Here is the above text as a book cipher:
1,1,3,10,5,6,1,16,2,5,2,6,1,14,4,7,1,10,3,7,2,4,3,5

and so on. Spaces, punctuation, etc., if the text is carefully
numbered, can all be represented in a book cipher.
For instance, you should be able to guess which pair of numbers
represent the first space in the above cipher, if you have
broken the easy cipher version of the same phrase.
This is a lot like taking a page from a book and circling
letters to be read.
The page to use, the page with the circled letters, must
be shared ahead of time.
This is often a weakness of a book cipher, since it leaves
you the *problem of distributing the page covertly*
but definitively.

In practice, people miscount, and that can lead to indecipherables.
However, most errors seem to be in forgetting a comma, so it might
be better to work with letters instead of numbers, where a=1, b=2,
and so on.

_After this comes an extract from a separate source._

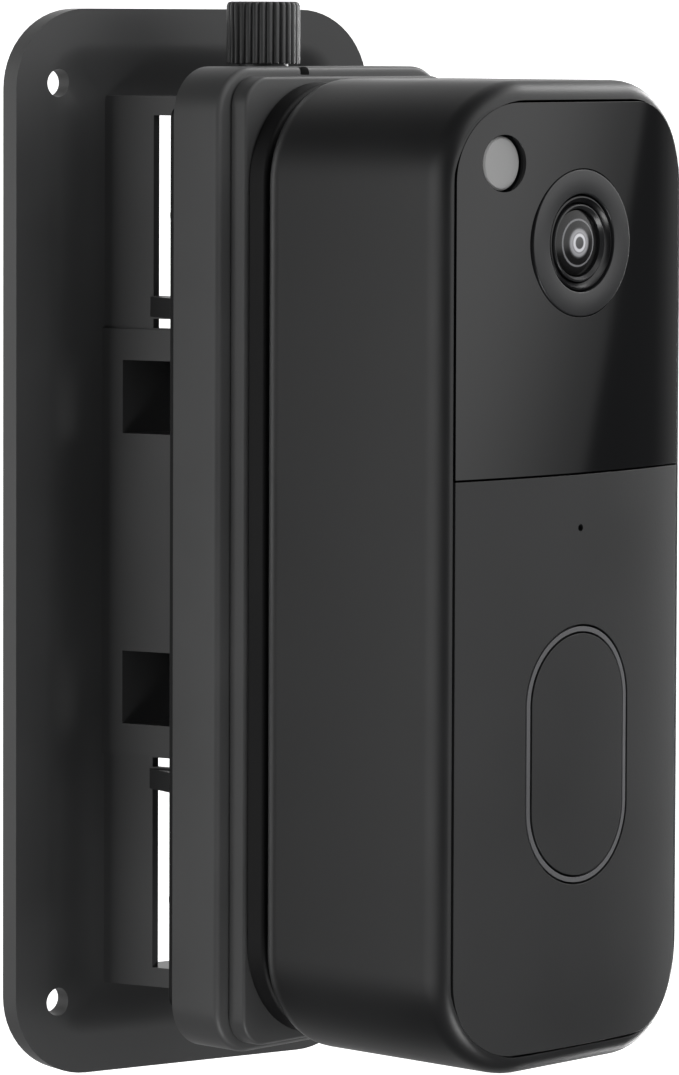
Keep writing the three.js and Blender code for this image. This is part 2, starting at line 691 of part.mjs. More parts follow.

As long as you don't go past column x=24 there is no problem.
(Else you have to work base 25, where A=25, B=50, C=75, etc., So that
27 would be Ab (25+2), 53 would be Bc (50+3).
The letter z=0, so 75 is Cz (75+0).
The letter y is unused.)

*Squared paper is a great help to cryptographers.*
You can write a, b, c, etc., across the top, a, b, c, etc., down the
left margin, and then write the book into the squares, so there is
no further need to count.

aebcbebrcdcecidwfqftfxgqiljljtjvkgkplbljnxokqprrswvjvuwewnwsyr
brcbevewoasbsctvujefeqetevfafufxgjglhshthuiyjlmlmunpnvokpxxp
pyqbqgqhqjbrcdcedcdidrfqfygcgegqiljljtlhncnqokoopxqgqprrrtrurvshsisj
spsqsrtstwuevovpvswewnxcxezdzrztbcbfbgbobqcaccdwevfafgfifugmgyhajbjpkbkjmx

Traditionally, once a letter is used from a text it is crossed
off, so that no pattern of repeating integer pairs will aid the
cryptanalysis.
If, for instance, which ever letter is represented by 1,1 is always
represented by 1,1, then the cipher degenerates to a so called
simple substitution cipher, which is easy enough to break.